Als die Bayern so ungefähr im 6. Jahrhundert das Licht der historischen Öffentlichkeit erblickten, wusste niemand so recht – und weiß eigentlich auch bis heute keiner – wo die eigentlich herkamen. Die aktuelle Forschung vermutet ein Gemisch von im Alpen- und im Alpenvorland Gestrandeten aus verschiedensten Stämmen mit übriggebliebenen Römern und Kelten.

Vielleicht ist gerade dieser Mangel an eigener Geschichte die Ursache für eine umso lautstarker vorgetragene ethnische Identität, die ihren bekanntesten Ausdruck im berüchtigten „Mia san mia“ findet, mit dem gleichzeitig die Obergrenze bayerischer Intellektualität markiert ist.

Trump könnte auch eine bayerische Erfindung sein.

Im Ausland verhalten sich Bayern und Amerikaner, jetzt gar nicht mehr so verwunderlich, ebenfalls sehr ähnlich: Amerikaner gehen grundsätzlich davon aus, dass der Rest der Welt ihr karamellisiertes Englisch zu verstehen habe.
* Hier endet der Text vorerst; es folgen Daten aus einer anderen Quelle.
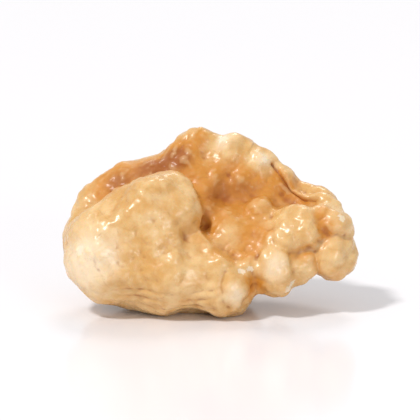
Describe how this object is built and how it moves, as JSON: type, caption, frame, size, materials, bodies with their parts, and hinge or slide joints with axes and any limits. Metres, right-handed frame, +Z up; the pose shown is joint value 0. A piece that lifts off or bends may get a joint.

Der Bayer sieht das bei seiner „Sprache“ genauso.

Als Beleg eine Episode aus einem Speiselokal in einem südosteuropäischen Land:

Ein Herr gesetzteren Alters, vom Erscheinungsbild her fast eine Karikatur des typischen Bayern (Man stelle sich eine abgemilderte Ausgabe von Uli Hoeneß vor) war offensichtlich mit seinem Mahl zufrieden und schnipst, um es nach seiner Landessitte ordentlich abzurunden, energisch die Bedienung herbei.

„Einen Obstler!“

„Obst?“, fragt die bemühte Kellnerin nach und wartet offensichtlich auf Präzisierung.

„Kein Obst! Obst-ler!“, barscht der Bayer, vorwurfsvoll die zweite Silbe betonend.

Die Bedienung, die diese Obstsorte nicht kennt, sucht das Wort in der mehrsprachigen Speisekarte. „Schnaps!“, springt ihr der Bayer nach längerem angestrengtem Nachdenken bei.

„Schnaps!“, freut sich die Kellnerin und eilt davon, den Auftrag zu erledigen.

Wenn ich in Würzburg am Imbissstand „Eine Geknickte mit“ bestelle, funktioniert das.

Schon in Nürnberg würde ich von dieser Wortwahl Abstand nehmen, und erst recht in München.

Der Bayer in Südosteuropa hat übrigens, wie ich vom Nebentisch beobachten konnte, einen mindestens dreifachen Slivovic bekommen.

Geholfen, befürchte ich, hat das nicht.